NovaIscB: Rational Engineering Yields Compact Gene Therapy Tool
In a groundbreaking advancement, scientists at MIT’s McGovern Institute for Brain Research and the Broad Institute have engineered a compact RNA-guided enzyme, NovaIscB, offering a promising new tool for gene therapy. This rationally designed protein efficiently edits human DNA with precision and programmability.
NovaIscB, derived from bacterial DNA cutters, belongs to the IscB protein family, discovered in 2021. These IscBs are evolutionary ancestors to Cas9, the foundation of CRISPR systems. Like Cas9, NovaIscB cuts DNA at RNA-specified sites, allowing researchers to target specific sequences by reprogramming the guide RNA.
The team, led by Feng Zhang, the James and Patricia Poitras Professor of Neuroscience at MIT, focused on IscBs due to their smaller size—one-third that of Cas9. This compactness simplifies delivery to cells, making NovaIscB an attractive candidate for gene therapies.
Initially, bacterial IscBs lacked the efficiency for therapeutic use. Researchers modified an IscB to enhance its activity within human cells without disrupting the rest of the genome. Soumya Kannan and Shiyou Zhu screened nearly 400 IscB enzymes, identifying ten capable of editing DNA in human cells.
The key challenge was increasing enzyme activity without compromising specificity. Zhu highlighted that bacterial IscBs use shorter RNA guides, making it harder to restrict activity to specific genome parts. The team engineered IscB to accommodate longer guides, reducing off-target effects.
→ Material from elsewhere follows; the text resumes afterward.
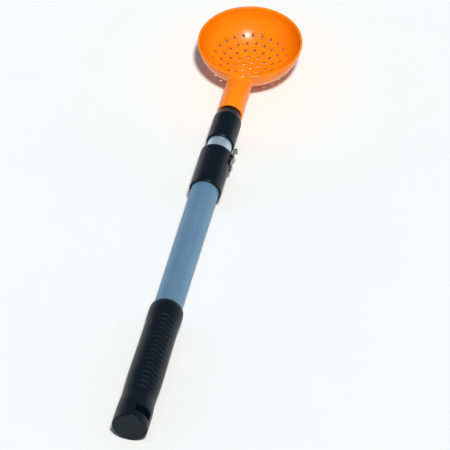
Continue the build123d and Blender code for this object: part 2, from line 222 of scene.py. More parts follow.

Han Altae-Tran’s insights into bacterial IscB diversity aided the optimization process. Researchers noted a segment called REC in IscBs effective in human cells, which was absent in others. They hypothesized REC’s importance in interacting with human cell DNA. Structural modeling suggested REC expansion could enable IscBs to recognize longer RNA guides.
The team experimented with REC domain swaps from different IscBs and Cas9s, evaluating the impact on protein function. Guided by understanding of IscB and Cas9 interactions with DNA and RNA guides, they optimized both efficiency and specificity.
The resulting protein, NovaIscB, exhibits over 100 times more activity in human cells than the original IscB, with demonstrated target specificity. Kannan and Zhu screened hundreds of IscBs before achieving NovaIscB, strategically modifying the original protein. They used AlphaFold2, an AI tool, to predict how each alteration would affect the protein’s structure, accelerating the identification process.
NovaIscB serves as a versatile scaffold for genome editing tools. Researchers used it to replace specific DNA letters and alter targeted gene activity. Its compact size allows easy packaging inside a single adeno-associated virus (AAV), a common gene therapy delivery vector.
To demonstrate therapeutic potential, Zhang’s team created OMEGAoff, a NovaIscB-based tool that adds chemical markers to DNA to reduce specific gene activity. They programmed OMEGAoff to repress a cholesterol regulation gene and delivered the system to mice livers via AAV, resulting in lasting cholesterol level reductions.
The team anticipates NovaIscB’s broad applicability for targeting most human genes and encourages other labs to explore the technology. They also advocate for their evolution-guided approach to rational protein engineering. Zhu emphasized the importance of learning from nature’s diversity to enhance engineered systems.